Being the firstborn in a first-generation family, so much of my life has been structured around the concepts of duty and legacy. Dutifully following my mother around every new displacement—from Hamilton Heights in Harlem to the South Bronx to Baychester in the North Bronx and Mt. Eden, before coming back to Harlem and settling in Colonial Houses—without asking too many questions. Dutifully spending every Saturday morning in the facsimile of a shiwoni my mother created for her children to memorize and learn Arabic script in the Qur’an for prayer. Dutifully extending my hands to say kwezi anytime an elder Comorian came to stay or visit for any length of time. My mantle as a daughter of four glittering and unsung islands two oceans away was to understand the birthright I had inherited and take pride in it—especially as women who are the “diamonds of our islands” and a treasure worth protecting, regaled with stories of the two weeklong anda or traditional grand marriage ceremony should you not have the privilege of attending one in person.
It’s an affirmation that is innocuous on its face, especially when positively reinforced—a pleasant lilt in an aunt’s voice when she recognizes that I’ve maintained a respectable amount of French fluency and deference and comprehension of custom and tradition—but can quickly evaporate into clipped disdain the likes of which has reverberated across decades of varieties of communication. The tense crackle that seems to linger on the phone line of a $10 BOSS Card while scornful disapproval of any divergent approaches to my upbringing in a hybrid environment is a sensation that is hard to replicate on WhatsApp. I would frankly have much preferred the option of turning read receipts off when I had decided to impart upon the rest of my family the breaking news that I had chosen to start dating in NYC and put all of their anda dreams at serious risk.

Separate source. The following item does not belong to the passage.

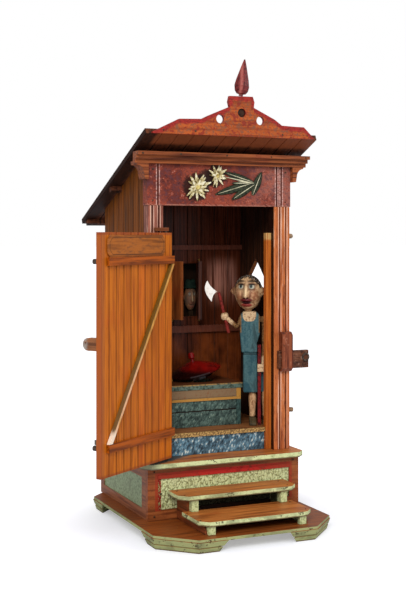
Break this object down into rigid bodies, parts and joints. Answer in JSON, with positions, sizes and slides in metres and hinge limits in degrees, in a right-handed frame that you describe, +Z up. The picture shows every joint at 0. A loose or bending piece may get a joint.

Contempt aside, the fact remained that my cultural syncretism was my reality, especially as I aged and my lived experiences in the States were as much of my personal legacy as my honor-bound obligations to my family name. No matter how my life as a poor uptown kid informed my perceived identity, however, the legalities of the situation were quite different: I was undocumented through most of my grade school years and was therefore by no definition of the word entitled to any of the fruits of my labor here. As college years approached and I continued to be rendered ineligible for merit-based aid due to federal backing—the DREAM Act was far from a reality in the early aughts—I was confronted with the reality that my trajectory may be constrained by powers outside of my control, and my postgraduate career forged akin to my mother’s at the time: cleaning houses under the table mixed in with the occasional nanny stint. By my senior year of high school, I don’t know if I was a diamond as much as someone who was about to crack from the pressure.
So I dreamed.
Dreamed about a day of true autonomy—over my life, my experiences and my identity—where my choices weren’t always bound to a rich cultural tradition, and I had my own personal sovereignty, not just from a legal classification but a measure of self-determination that wasn’t afforded to me in a variety of angles in my life. For me, being black wasn’t ever a question—the prefix, if not outright stated, was always implicit in whatever language I received conversation in, even as a sneering slur (there’s really nothing quite like the first time you or someone you know is casually called a kaffir). The additional weight of the quantity of other suffixes I was managing, however—black and undocumented, and first-gen, first-born, first-daughter in a Muslim family who has become the de-facto ambassador for a small East African country in which she has great pride for—was a weight that at various points threatened to crush me. I had to do the work of both asserting myself and the subplots of my personhood to both peers and adults—which were not all that uncommon to black people, just commonly not associated to the black experience in America writ large—while simultaneously divining what, if anything I could actually manage for myself out of the chaos.
The signal in the noise ultimately came in the form of a private grant for school, with the caveat that I had to gamble it all and go across the Canadian border in the hopes of obtaining a student visa stamp upon reentry. Two months later, I found myself with my mom at the Port Authority, waiting for the midnight Greyhound Bus to Montreal, saying tentative goodbyes and walking through our agreed-upon backup plan—don’t forget to memorize the address of my girlfriend from university you can stay at while we book tickets to France and get you settled—should the solo journey prove unsuccessful.
By noon that next day, I crossed back over to America with my certified I-20 form in tow and a Social Security number soon to follow. What I had deemed as a teenager as personal sovereignty—autonomy that I am free to exercise as I see fit, unburdened by the various legal, racial, societal, cultural, and familial anchors—was (and still is) a long way away, but clearing those 300 yards at the border felt like a damn good start.